In order to calculate the lodestar, the Court must first determine a reasonable hourly rate for the legal services performed. Arbor Hill Concerned Citizens Neighborhood Ass'n v. County of Albany, 522 F.3d at 190. “The most useful starting point for determining the amount of a reasonable fee is the number of hours reasonably expended on the litigation multiplied by a reasonable hourly rate. This calculation provides an objective basis on which to make an initial estimate . . .” Id. at 186 (quoting Hensley v. Eckerhart, 461 U.S. 424, 433 (1983)). Additionally, the Second Circuit has adopted the following factors, inter alia, to guide the inquiry as to what constitutes a reasonable hourly rate:

(1) the time and labor required; (2) the novelty and difficulty of the questions; (3) the skill required to perform the legal service properly; (4) the preclusion of employment by the attorney due to acceptance of the case; (5) the customary fee; (6) whether the fee is
fixed or contingent; (7) the time limitations imposed by the client or the circumstances; (8) the amount involved and the results obtained; (9) the experience, reputation, and ability of the attorneys; (10) the “undesirability” of the case; (11) the nature and length of the professional relationship with the client; and (12) awards in similar cases.
Id. at 186 n.3 (citing Johnson v. Georgia Highway Exp., Inc., 488 F.2d 714, 717-719 (5th Cir. 1974), abrogated on other grounds by Blanchard v. Bergeron, 489 U.S. 87 (1989)). A number of recent cases have considered these factors when awarding attorneys' fees. See Lisnitzer v. Shah, No. 11 CV 4641, 2022 WL 3931388, at *2 (E.D.N.Y. July 6, 2022), report and recommendation adopted sub nom. Lisnitzer v. Zucker, 2022 WL 3914964 (E.D.N.Y. Aug. 31, 2022), amended by 2023 WL 2020963 (E.D.N.Y. Feb. 15, 2023) (adjusting award by 62 cents); see also Smith v. City of New York, No. 19 CV 6198, 2022 WL 939711, at *4 n.3 (E.D.N.Y. Mar. 28, 2022).

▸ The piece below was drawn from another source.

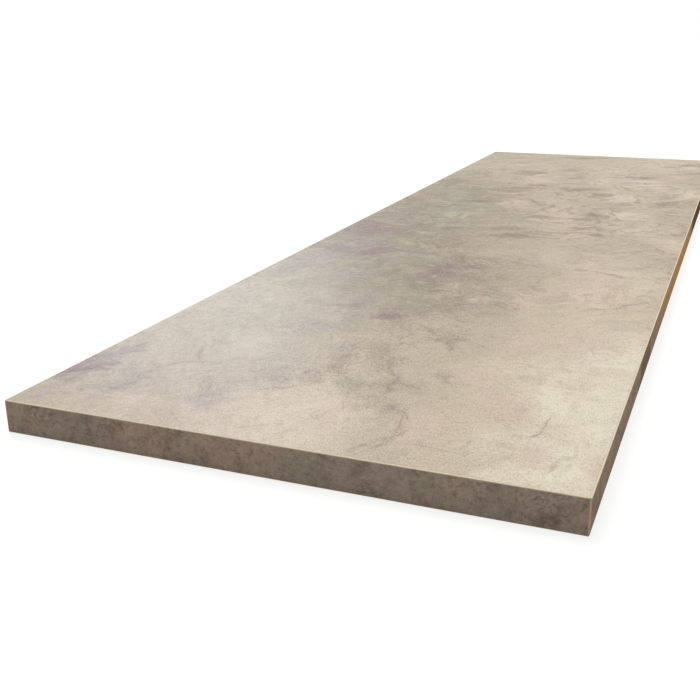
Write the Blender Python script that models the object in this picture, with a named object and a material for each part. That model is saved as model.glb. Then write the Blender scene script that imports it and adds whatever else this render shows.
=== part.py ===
"""Square-edged laminate worktop, lying flat.

A chipboard core carries a decorative laminate on top and a balancing sheet underneath. Plastic edging closes
all four sides: the two end strips are glued on first, and the long strips then lap over their ends.

Metres, +Z up. X runs along the worktop and -Y is its front edge. The origin is the middle of the underside.
"""

import math

import bmesh
import bpy

# Overall size of the finished worktop
LENGTH = 2.200
DEPTH = 0.635
THICKNESS = 0.038

# The layers and the edging
TOP_LAMINATE = 0.0008
BACKING_SHEET = 0.0006
EDGING = 0.0015
GLUE_LINE = 0.0003

# The rounding milled along every outer edge of the edging
ARRIS_RADIUS = 0.0012
ARRIS_SEGMENTS = 4
MOST_OF_EDGING = 0.9

# Base colour, roughness and metallic value of each material
STONE_DECOR = ("stone_decor", (0.58, 0.50, 0.41), 0.38, 0.0)
EDGING_DECOR = ("edging_decor", (0.33, 0.27, 0.22), 0.42, 0.0)
CHIPBOARD = ("chipboard", (0.55, 0.40, 0.24), 0.85, 0.0)
BACKING_PAPER = ("backing_paper", (0.42, 0.36, 0.29), 0.70, 0.0)


def clear_scene():
    for obj in list(bpy.data.objects):
        bpy.data.objects.remove(obj, do_unlink=True)


def material(name, colour, roughness, metallic):
    """A Principled material, made once and then shared by name."""
    found = bpy.data.materials.get(name)
    if found:
        return found
    made = bpy.data.materials.new(name)
    made.use_nodes = True
    shader = made.node_tree.nodes["Principled BSDF"]
    shader.inputs["Base Color"].default_value = (*colour, 1.0)
    shader.inputs["Roughness"].default_value = roughness
    shader.inputs["Metallic"].default_value = metallic
    made.diffuse_color = (*colour, 1.0)
    return made


def block(size):
    """A rectangular block about its own centre, as a bmesh."""
    shape = bmesh.new()
    bmesh.ops.create_cube(shape, size=1.0)
    bmesh.ops.scale(shape, vec=size, verts=shape.verts)
    return shape


def place(name, shape, location, parent, finish, turn=0.0):
    """Turns a bmesh into a named object, turned about Z and set at its place on the worktop."""
    mesh = bpy.data.meshes.new(name)
    shape.to_mesh(mesh)
    shape.free()
    mesh.materials.append(material(*finish))
    obj = bpy.data.objects.new(name, mesh)
    bpy.context.scene.collection.objects.link(obj)
    obj.location = location
    obj.rotation_euler = (0.0, 0.0, turn)
    obj.parent = parent
    return obj


def weigh_arrises(strip, ends_show):
    """Marks the edges of a strip that get rounded, which lie on its outer side, local -Y.

    Where the strip's ends show, all but the four edges of its glued face are rounded. Where they are lapped,
    only the two long outer edges are.
    """
    weight = strip.edges.layers.float.new("bevel_weight_edge")
    for edge in strip.edges:
        start, end = (vertex.co for vertex in edge.verts)
        on_glued_face = start.y > 0 and end.y > 0
        on_outer_face = start.y < 0 and end.y < 0
        along_strip = start.x * end.x < 0
        rounded = not on_glued_face if ends_show else on_outer_face and along_strip
        edge[weight] = 1.0 if rounded else 0.0


def edging_strip(name, run, location, parent, turn, ends_show):
    """A strip of edging with its outer arrises rounded. Before its turn it runs along X and faces -Y."""
    strip = block((run, EDGING, THICKNESS))
    weigh_arrises(strip, ends_show)
    obj = place(name, strip, location, parent, EDGING_DECOR, turn)
    arris = obj.modifiers.new("arris", "BEVEL")
    arris.limit_method = "WEIGHT"
    arris.width = min(ARRIS_RADIUS, MOST_OF_EDGING * EDGING)
    arris.segments = ARRIS_SEGMENTS
    return obj


def board(name, low, high, plan, parent, finish):
    """A flat sheet or board of the core's plan, from height low to height high."""
    shape = block((*plan, high - low))
    return place(name, shape, (0.0, 0.0, (low + high) / 2), parent, finish)


def layers(parent):
    """The core with its balancing sheet below and its laminate above, all cut to one plan inside the edging."""
    inset = EDGING + GLUE_LINE
    plan = (LENGTH - 2 * inset, DEPTH - 2 * inset)
    core_bottom = BACKING_SHEET + GLUE_LINE
    laminate_bottom = THICKNESS - TOP_LAMINATE
    core_top = laminate_bottom - GLUE_LINE
    board("backing_sheet", 0.0, BACKING_SHEET, plan, parent, BACKING_PAPER)
    board("core_board", core_bottom, core_top, plan, parent, CHIPBOARD)
    board("top_laminate", laminate_bottom, THICKNESS, plan, parent, STONE_DECOR)


def edging(parent):
    """The four strips. The end strips stop short of the long ones, which run the whole length."""
    middle_height = THICKNESS / 2
    long_offset = (DEPTH - EDGING) / 2
    end_offset = (LENGTH - EDGING) / 2
    end_run = DEPTH - 2 * (EDGING + GLUE_LINE)
    for name, side, turn in (("front_edging", -1, 0.0), ("rear_edging", 1, math.pi)):
        location = (0.0, side * long_offset, middle_height)
        edging_strip(name, LENGTH, location, parent, turn, ends_show=True)
    for name, side in (("left_end_edging", -1), ("right_end_edging", 1)):
        location = (side * end_offset, 0.0, middle_height)
        edging_strip(name, end_run, location, parent, side * math.pi / 2, ends_show=False)


def main():
    clear_scene()
    worktop = bpy.data.objects.new("worktop", None)
    bpy.context.scene.collection.objects.link(worktop)
    layers(worktop)
    edging(worktop)


main()
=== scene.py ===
"""The looks of a stone-look laminate worktop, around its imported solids.

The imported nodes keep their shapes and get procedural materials. Thin glue lines fill the joints that the
solids leave open. Metres, +Z up: X runs along the worktop from its left end, and +Y points to its rear edge.
"""

import functools
import math
from types import SimpleNamespace

import bmesh
import bpy
from mathutils import Matrix, Vector


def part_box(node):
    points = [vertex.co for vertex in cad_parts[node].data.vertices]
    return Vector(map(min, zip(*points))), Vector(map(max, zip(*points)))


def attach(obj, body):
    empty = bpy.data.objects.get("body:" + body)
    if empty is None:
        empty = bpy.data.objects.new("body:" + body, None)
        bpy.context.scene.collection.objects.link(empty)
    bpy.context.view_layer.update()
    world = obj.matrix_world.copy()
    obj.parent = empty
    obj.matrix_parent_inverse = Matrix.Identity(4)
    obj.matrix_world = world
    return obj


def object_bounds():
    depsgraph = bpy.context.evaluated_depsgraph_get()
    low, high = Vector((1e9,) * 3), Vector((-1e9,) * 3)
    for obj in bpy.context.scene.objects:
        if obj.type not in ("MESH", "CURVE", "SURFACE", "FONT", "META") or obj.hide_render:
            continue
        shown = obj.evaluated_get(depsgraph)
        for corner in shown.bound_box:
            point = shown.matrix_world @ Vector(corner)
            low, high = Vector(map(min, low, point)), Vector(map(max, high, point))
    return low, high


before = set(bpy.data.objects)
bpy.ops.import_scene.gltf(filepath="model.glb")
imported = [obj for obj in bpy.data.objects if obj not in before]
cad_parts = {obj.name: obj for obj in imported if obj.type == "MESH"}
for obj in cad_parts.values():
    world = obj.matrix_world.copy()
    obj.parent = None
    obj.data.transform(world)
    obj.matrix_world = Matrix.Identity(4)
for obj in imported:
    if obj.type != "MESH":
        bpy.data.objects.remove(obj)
CAD_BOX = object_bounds()

bpy.context.scene.view_settings.view_transform = "Standard"

LEFT_END, _, UNDERSIDE = CAD_BOX[0]
RIGHT_END, REAR_EDGE, TOP_FACE = CAD_BOX[1]

# Camera
CAMERA_PLACE = (-1.872, -0.4085, 0.4316)
CAMERA_HEADING = math.radians(22.24)
CAMERA_TILT = math.radians(-18.91)
CAMERA_ROLL = math.radians(-0.47)
LENS_MM = 49.86


def seen(red, green, blue):
    """A colour given as a screen shows it, 0 to 255, as the linear values that shaders take."""
    linear = []
    for value in (red, green, blue):
        share = value / 255
        linear.append(share / 12.92 if share <= 0.04045 else ((share + 0.055) / 1.055) ** 2.4)
    return (*linear, 1.0)


# Tones of the stone decor on the top
STONE = seen(175, 158, 135)
STONE_CREAM = seen(230, 222, 200)
STONE_LIGHT = seen(206, 190, 167)
STONE_BUFF = seen(226, 207, 171)
STONE_SAND = seen(190, 171, 146)
STONE_MIST = seen(164, 152, 133)
STONE_PINK = seen(204, 180, 163)
STONE_PALE = seen(187, 180, 156)
STONE_GREEN = seen(147, 140, 116)
STONE_LILAC = seen(150, 134, 128)
STONE_MAUVE = seen(115, 83, 87)
STONE_DARK = seen(126, 105, 84)
# A darker tone, partly the stone's own and partly painted shade
STONE_DARK_AND_SHADE = seen(126, 113, 88)
STONE_VEIN = seen(100, 84, 73)
STONE_SPECK = seen(82, 70, 61)

# The stone flows along the top at the first angle, and is creased at the second. Each angle comes with the
# number of times that its patches are longer than wide.
FLOW = (math.radians(13), 1.7)
CREASES = (math.radians(-62), 1.5)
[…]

Courts are also instructed to balance:

the complexity and difficulty of the case, the available expertise and capacity of the client's other counsel (if any), the resources required to prosecute the case effectively . . ., the timing demands of the case, whether the attorney might have an interest (independent of that of his client) in achieving the ends of the litigation or might initiate the representation himself, whether the attorney might have initially acted pro bono . . ., and other returns (such as reputation, etc.) the attorney might expect from the representation.
Arbor Hill Concerned Citizens Neighborhood Ass'n v. County of Albany, 522 F.3d at 184.

In determining the appropriate rate to be charged, the Second Circuit has indicated that courts may consider evidence of prevailing rates for similar services beyond the fee application itself. See Chambless v. Masters, Mates & Pilots Pension Plan, 885 F.2d 1053, 1058-59 (2d Cir. 1989). In addition to the parties' evidentiary submissions, the Court may consider its own experience and familiarity with the case and with rates generally charged. See Cruz v. Local Union No. 3, 34 F.3d 1148, 1160 (2d Cir. 1994) (noting that “[a] district court's ‘choice of rates [is] well within [its] discretion'”) (quoting Cabrera v. Jakobovitz, 24 F.3d 372, 393 (2d Cir.), cert. denied, 513 U.S. 876 (1994)). To “inform and assist the court in the exercise of its discretion, the burden is on the fee applicant to produce satisfactory evidence - in addition to the attorney's own affidavits - that the requested rates are in line with those prevailing in the community for similar services by lawyers of reasonably comparable skill, experience, and reputation.” Blum v. Stenson, 465 U.S. 886, 895 n.11 (1984).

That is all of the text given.